5. Limitation of Liability. IN NO EVENT SHALL DRD BE LIABLE TO YOU OR ANY THIRD PARTY FOR ANY DAMAGES WHATSOEVER, INCLUDING INDIRECT, SPECIAL, INCIDENTAL, OR CONSEQUENTIAL DAMAGES, OR DAMAGES FOR LOSS OF PROFITS OR DATA, EVEN IF DRD HAS BEEN ADVISED OF THE POSSIBILITY OF SUCH DAMAGES. IN NO EVENT SHALL DRD’S LIABILITY EXCEED THE PURCHASE PRICE OF A PRODUCT THAT GAVE RISE TO A CLAIM. IN NO EVENT SHALL DRD BE LIABLE FOR YOUR COST OF PROCURING SUBSTITUTE GOODS. Some jurisdictions may not allow the limitation of certain damages, so the above limitations may not apply to you.
6. Export Restrictions.
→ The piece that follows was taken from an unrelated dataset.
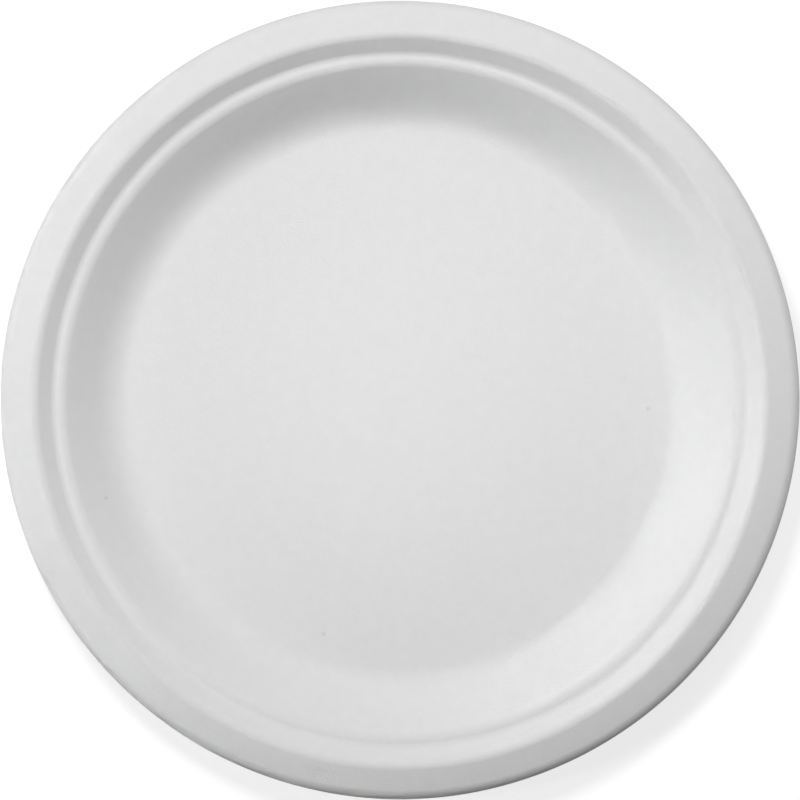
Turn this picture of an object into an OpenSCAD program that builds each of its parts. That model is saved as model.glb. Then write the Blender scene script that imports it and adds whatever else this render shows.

You agree to comply at all times with the provisions of all applicable laws and regulations regarding export controls or technology transfer restrictions of any applicable jurisdiction, including without limitation those of the United States Departments of Commerce and State.
7. General Provisions. This Agreement and its license shall automatically terminate upon failure by you to comply with any of its terms. Following any such termination, you shall immediately destroy all Software and registration keys in your possession. This Agreement will be governed by the laws in force in the state of New Jersey , excluding its conflict of law rules, and exclusive venue for any litigation shall be in New Jersey . This Agreement will not be governed by the United Nations Convention on Contracts for the International Sale of Goods, the application of which is expressly excluded. If any part of this Agreement is found void and unenforceable, it will not affect the validity of the balance of the Agreement, which shall remain valid and enforceable according to its terms. This Agreement may only be modified in a writing referencing this Agreement and duly signed by an authorized officer of DRD. This Agreement constitutes the entire agreement between you and DRD relating to the Software, and supersedes any prior purchase order, communications, advertising or representations concerning the Software.